You can see it right in the spring rates: 9 kg/mm front and 4 kg/mm rear, the exact numbers BC puts under an EF Civic. Same wishbone geometry, same math. On a wishbone setup the spring sits inboard on the arm, so the wheel travels further than the spring does and you need a stiffer spring on paper to land at a sensible rate at the tire. Your CR-V takes Civic rates because underneath the ride height, it's a Civic.

Fits FWD And AWD, No Guessing

One less thing to worry about: this kit covers both the front-wheel-drive and all-wheel-drive RD1. Whichever one is sitting in your driveway, you're on the right listing. No variant to figure out, no hunting for the right part number.

Thirty Clicks, One Knob

You get 30 clicks of compression and rebound, adjusted together, about ten seconds a corner. That's worth more on this vehicle than most, because a CR-V genuinely lives two lives. Soften it when you've got the back full and you're doing a road trip. Firm it up when you want it to stop rolling around and actually behave. Most suspension makes you commit to one. This lets your CR-V keep being useful while it stops being sloppy.

Low Without Wrecking What It's Good At

Ride height adjusts independently of spring compression, which means you drop the car by moving the lower mount instead of crushing the spring down onto itself. Your suspension keeps its travel and the damper keeps working. On something that came from the factory with real travel and a job to do, that matters, collapse the springs on an RD1 and you'll be bottoming out on every driveway with a car full of people. Do it properly and you get the stance, the composure, and a vehicle that still works.

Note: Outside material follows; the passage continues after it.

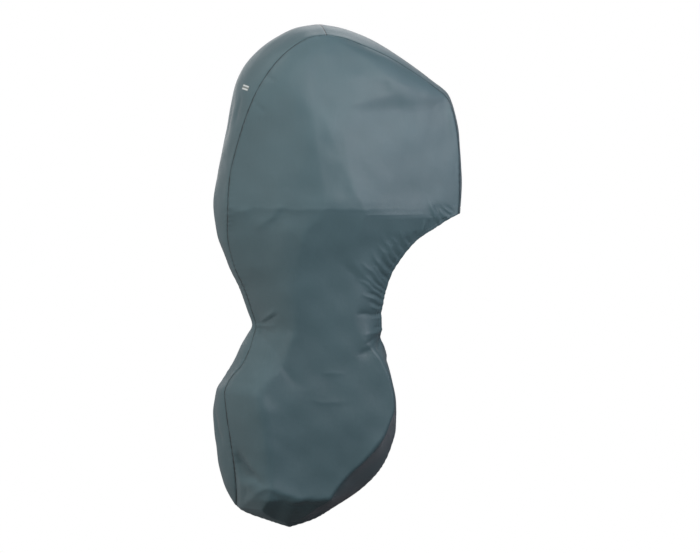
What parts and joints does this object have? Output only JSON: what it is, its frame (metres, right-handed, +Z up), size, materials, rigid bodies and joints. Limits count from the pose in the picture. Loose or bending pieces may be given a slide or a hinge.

Wound all the way up you're roughly an inch below stock, and all the way down puts you around 2.5 to 3 inches below. On a CR-V, that bottom end is a genuinely dramatic transformation.

Built To Be Kept

Mono-tube shocks with a linear piston and damping curve, so damping stays predictable through the whole stroke instead of getting strange at the extremes. Two-year warranty against manufacturer defect. And they're fully rebuildable, so years down the line you refresh them rather than replace them. Custom spring rates, Swift springs, and custom valving matched to your rates are all available if you want to take it further.

What You Get

  • BC Racing BR Series coilovers for the 1997-2001 Honda CR-V (RD1)
  • Fits both FWD and AWD models
  • 9 kg/mm front and 4 kg/mm rear spring rates
  • 30 clicks of simultaneous compression and rebound adjustment
  • Height adjustment independent of spring compression
  • Approximately 1 inch below stock at the highest setting, 2.5 to 3 inches at the lowest
  • Mono-tube shock design with a linear piston and damping curve
  • Custom spring rates, Swift springs, and custom valving available
  • Fully rebuildable
  • 2-year warranty against manufacturer defect

Fits These Cars

  • 1997-2001 Honda CR-V (RD1), FWD and AWD

Note: Fits both FWD and AWD RD1 models. Actual ride height varies with chassis tolerances. Fully rebuildable and backed by a 2-year warranty against manufacturer defect. One coilover set per order.